Once that habit formed, though — no matter what — I was going to have my smoke at the prescribed times. (Okay, I realize there is an addiction element here, but work with me.) Even when the going got tough, when I had bronchitis bordering on pneumonia, I’d still be puffing away — menthol, but still. I formed the habit due to an intrinsic reward system and then, once the habit was entrenched, it’s been a bastard to break.

Bike commuting doesn’t come with a built in chemical encouragement system. Making one ride isn’t going to immediately result in geting someone hooked on biking to work. Take away the scaffolding of the free shit and pageantry of bike to work day and what do you got? A lot of people who are back in their cars the following Monday. Because there’s a bit of a breeze and it’s not a perfect 72 degrees and sunny out, feeling all smug because they commuted by bike. That one time. If the habit never forms, it’s a cakewalk to break it.

Anchorage and Bicycle Commuters of Anchorage (BCA) tries to address this with the summer commuter challenge — a chance for some friendly competition to help encourage people to use alternate forms of transport. This is a step in the right direction, but again, it is the type of temporary external stimulus that does not lead into the formation of a habit.

No, the unwashed masses aren’t going to become bike commuters just because of bike to work day. Nor will they become bike commuters because of the other gimmicks put in place for the summer. These are all extrinsic motivators. To become a real bike commuter, there has to be an intrinsic motivator — something inside that pushes you to do it. For me it is that I am a cheap bastard, but more on that some other time.

Now, before you get your panties all in a wad about that Beardcicle guy being all elitist asshole, let’s get one thing straight — I want to see more bike commuters. I really do. The more bikes we have in bike racks, and the more peddle-powered traffic that we get on the streets, the better our cities and towns will be.

I just realize that external rewards only work in the short term. It is really easy to back slide into old habits — smoking or driving a gas guzzler. If we try to kid ourselves that participating in bike to work day is anything other a chance to pat ourselves on the back for being such good one-day global citizens, saving the planet by not driving, then we really are stupid.

I’ll admit that the bike to work day crowd and getting lumped in with them also kinda pisses me off.
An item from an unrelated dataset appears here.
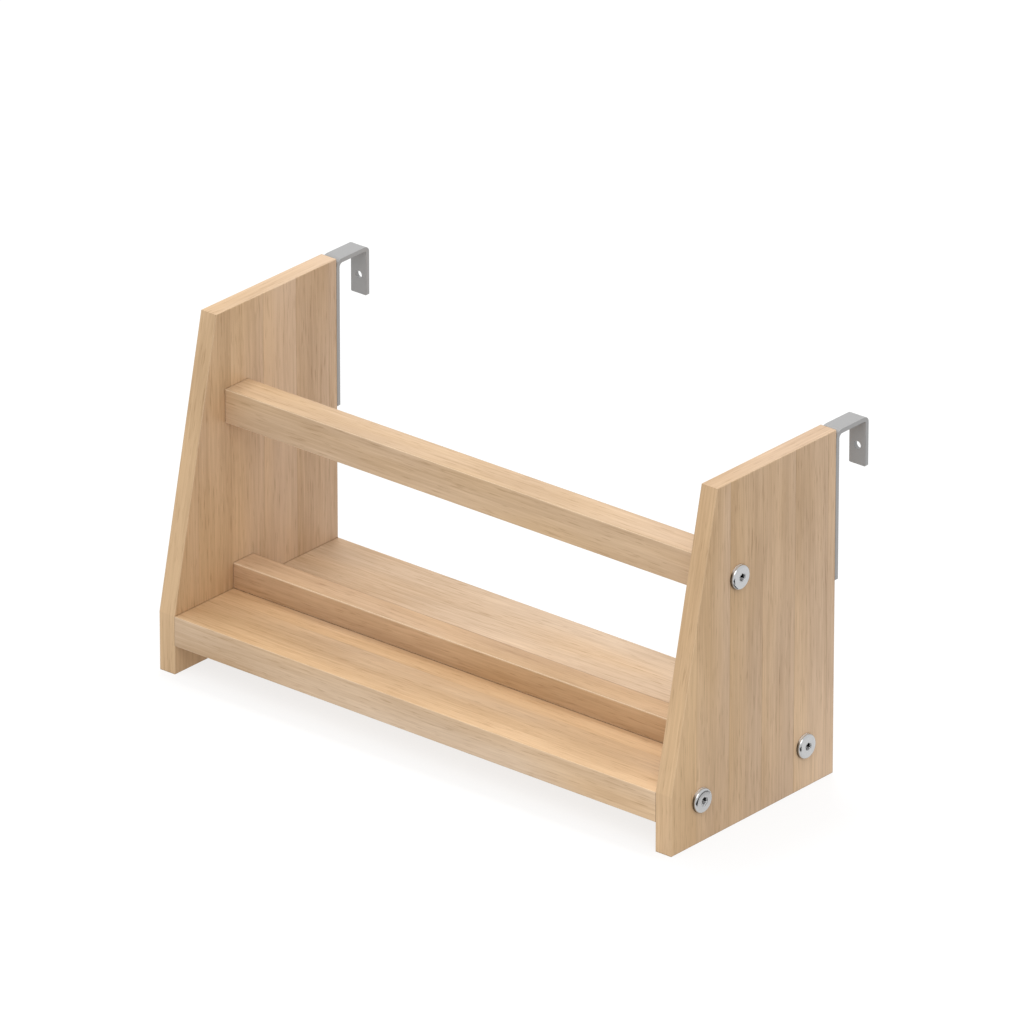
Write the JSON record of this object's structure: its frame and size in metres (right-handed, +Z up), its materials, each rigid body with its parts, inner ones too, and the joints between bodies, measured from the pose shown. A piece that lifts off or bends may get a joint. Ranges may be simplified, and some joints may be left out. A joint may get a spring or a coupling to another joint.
{
  "type": "hanging bedside tray",
  "caption": "Oak tray with tapered ends, a shelf with a divider batten and a rail above it, hung from a bed's guard rail by bent steel hooks.",
  "frame": {"origin": "on the surface the panels' feet stand on, in the middle of the tray's length and of its whole depth with the hooks", "axes": "+X along the tray to the right as seen from its open front, +Y from the front to the hooks, +Z up"},
  "size_m": [0.446, 0.198, 0.245],
  "materials": {
    "panel_oak": "clear matt lacquer, upright grain",
    "shelf_oak": "clear matt lacquer, grain along the shelf",
    "batten_oak": "clear matt lacquer, grain along the batten",
    "rail_oak": "clear matt lacquer, grain along the rail",
    "beech_dowel": "bare turned beech",
    "hook_steel": "satin silver-grey powder coat",
    "bolt_nickel": "bright nickel plate",
    "zinc_steel": "bright zinc plate"
  },
  "bodies": {
    "root": {"left_end_panel": "panel_oak", "right_end_panel": "panel_oak", "shelf_board": "shelf_oak", "divider_batten": "batten_oak", "top_rail": "rail_oak", "left_hook": "hook_steel", "right_hook": "hook_steel", "left_rail_bolt": "bolt_nickel", "left_front_bolt": "bolt_nickel", "left_rear_bolt": "bolt_nickel", "right_rail_bolt": "bolt_nickel", "right_front_bolt": "bolt_nickel", "right_rear_bolt": "bolt_nickel", "left_rail_nut": "zinc_steel", "left_front_nut": "zinc_steel", "left_rear_nut": "zinc_steel", "right_rail_nut": "zinc_steel", "right_front_nut": "zinc_steel", "right_rear_nut": "zinc_steel", "left_rail_dowel": "beech_dowel", "right_rail_dowel": "beech_dowel", "left_shelf_dowels": "beech_dowel", "right_shelf_dowels": "beech_dowel", "left_hook_screws": "zinc_steel", "right_hook_screws": "zinc_steel", "batten_screws": "zinc_steel"}
  },
  "joints": []
}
So here are a few things to keep in mind for bike to work day:

1. If your bike is carbon with not a spot of dirt on it, perfectly tuned, and your chamois and jersey coordinate with your bike – you are not a bike commuter. You just rode your bike to work and you looked a bit douche-y doing it.

2. If your bike only gets ridden one day of the year — bike to work day — you are not a bike commuter.

3. If you don’t ride bike on bike to work day because it is:

  • Sprinkling
  • Breezy
  • Less than 50 degrees
  • Cloudy
  • Something less than perfect

Then you are just weak.

4. If you are just doing for the free bacon — well, good on you. It’s free bacon, right?

5. Getting your picture taken by someone in your organization and placing it on a website, newsletter, facebooktwittertwaterwhatthefuckever social media website with the caption “Company X Bike Commuters” DOES NOT MAKE YOU A BIKE COMMUTER. (How come no one ever asks to take these bike commuter pictures in February? I’d be happy to pose then.)

What does make a bike commuter, then, in my humble estimation?

It’s simple: someone who rides their bike to work regardless of extrinsic rewards. If you only ride one time, you can still be a bike commuter, provided you aren’t making the ride simply because some non-profit or municipal government has deemed day such and such a near holiday when we can all be bike commuters.

It’s like Halloween when we can all be pagans for one night. The pagans are still pissed about that, just so you know.

No. If you want to be a bike commuter, bike your commute because you want to, for whatever reason, not because it’s some “special” day when we all get to feel good for doing something as awesome as biking — something that we can feel good about doing any day of the year. With or without bacon. (Next week I’ll provide everyone with directions for making their very own handle-bar bacon holder)

So, what I want you to do on this bike to work day is this: Ride your bike. Get your free bacon. Think seriously about making the move from “bike to work day participant” to bike commuter. And please, please don’t congratulate me on riding my bike to work on that one day of the year.

Get out there and ride. You might just like it.